| SET PROBLEM |
Please quote the material exactly, every line of it.

| PROVIDED MATERIAL |

========

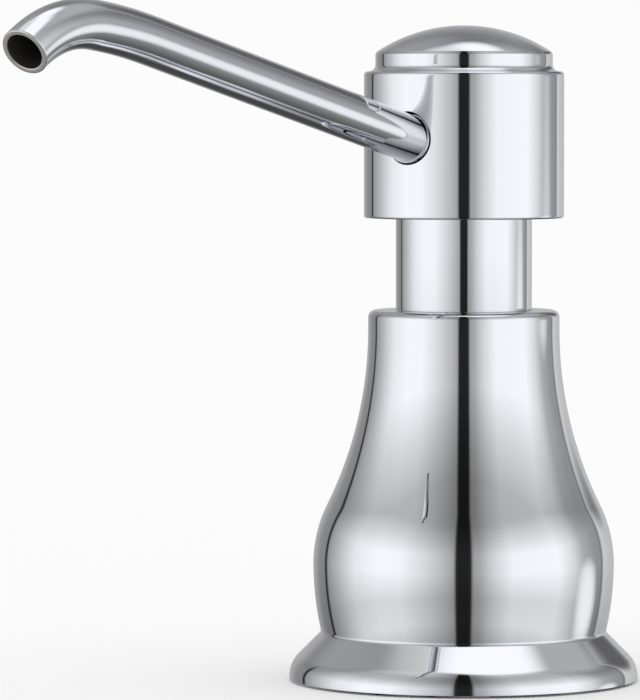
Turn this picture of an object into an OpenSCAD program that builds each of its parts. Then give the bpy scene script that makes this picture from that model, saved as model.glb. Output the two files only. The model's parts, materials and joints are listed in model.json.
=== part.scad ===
// Soap pump dispenser for a sink deck: bell body, sliding collar, swivelling head with a bent spout,
// and the plunger pump that works inside them.
// Frame: +Z up, origin on the pump's axis at the underside of the base gasket, spout towards -Y.
// Units: millimetres. Every piece is drawn at rest, which is the head fully up.

/* [Bell] */
// Height of the bell above the deck
bell_h = 61.7; // [58:0.1:75]
// Outer radius of the bell's upper, straight part
bell_top_r = 15.9; // [15:0.1:18]
// Widest radius of the bell's belly
belly_r = 25; // [23.5:0.1:28]
// Height of the belly's widest place
belly_z = 19.5; // [17:0.5:23]
// Radius of the round of the belly, above its widest place
belly_curve = 22; // [15:0.5:30]
// Radius of the round of the belly, below its widest place
belly_under_curve = 50; // [40:1:80]
// Height at which the bell's neck becomes straight
waist_z = 58.5; // [50:0.5:59]
// Wall thickness of the bell
bell_wall = 1.8; // [1.4:0.1:2.2]
// Rounding of the bell's top edge
lip_round = 1.2; // [0.4:0.1:1.6]
// Thickness of the bell's top
bell_lid = 1.5; // [1.2:0.1:2]

/* [Foot] */
// Outer radius of the bell's foot
foot_r = 29; // [28:0.1:34]
// Height of the foot, up to the crease under the belly
foot_h = 8.4; // [8:0.1:11]
// Radius of the cove between the crease and the foot's slope
foot_cove = 0.8; // [0.4:0.1:1.4]
// Radius of the round at the foot's outer edge
foot_round = 5; // [3:0.1:6]
// Steepness of the foot's slope, in degrees from upright
foot_slope = 45; // [40:1:50]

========

| CORRECT RESPONSE |
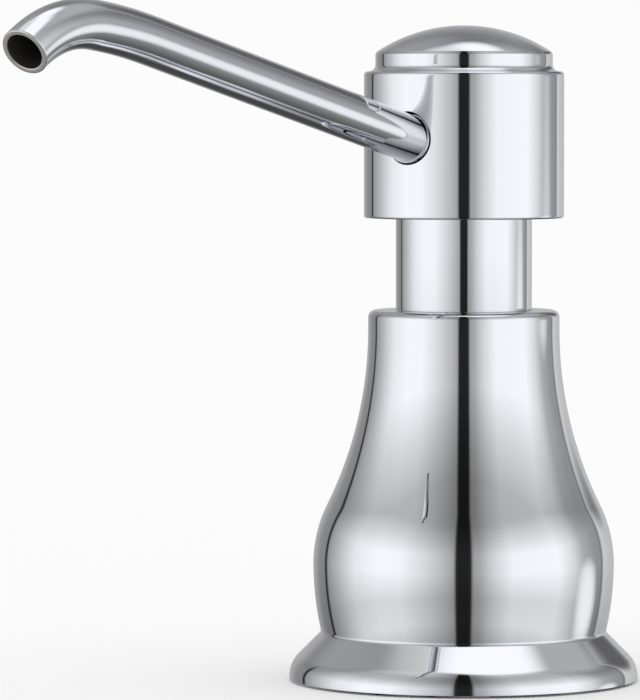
Turn this picture of an object into an OpenSCAD program that builds each of its parts. Then give the bpy scene script that makes this picture from that model, saved as model.glb. Output the two files only. The model's parts, materials and joints are listed in model.json.
=== part.scad ===
// Soap pump dispenser for a sink deck: bell body, sliding collar, swivelling head with a bent spout,
// and the plunger pump that works inside them.
// Frame: +Z up, origin on the pump's axis at the underside of the base gasket, spout towards -Y.
// Units: millimetres. Every piece is drawn at rest, which is the head fully up.

/* [Bell] */
// Height of the bell above the deck
bell_h = 61.7; // [58:0.1:75]
// Outer radius of the bell's upper, straight part
bell_top_r = 15.9; // [15:0.1:18]
// Widest radius of the bell's belly
belly_r = 25; // [23.5:0.1:28]
// Height of the belly's widest place
belly_z = 19.5; // [17:0.5:23]
// Radius of the round of the belly, above its widest place
belly_curve = 22; // [15:0.5:30]
// Radius of the round of the belly, below its widest place
belly_under_curve = 50; // [40:1:80]
// Height at which the bell's neck becomes straight
waist_z = 58.5; // [50:0.5:59]
// Wall thickness of the bell
bell_wall = 1.8; // [1.4:0.1:2.2]
// Rounding of the bell's top edge
lip_round = 1.2; // [0.4:0.1:1.6]
// Thickness of the bell's top
bell_lid = 1.5; // [1.2:0.1:2]

/* [Foot] */
// Outer radius of the bell's foot
foot_r = 29; // [28:0.1:34]
// Height of the foot, up to the crease under the belly
foot_h = 8.4; // [8:0.1:11]
// Radius of the cove between the crease and the foot's slope
foot_cove = 0.8; // [0.4:0.1:1.4]
// Radius of the round at the foot's outer edge
foot_round = 5; // [3:0.1:6]
// Steepness of the foot's slope, in degrees from upright
foot_slope = 45; // [40:1:50]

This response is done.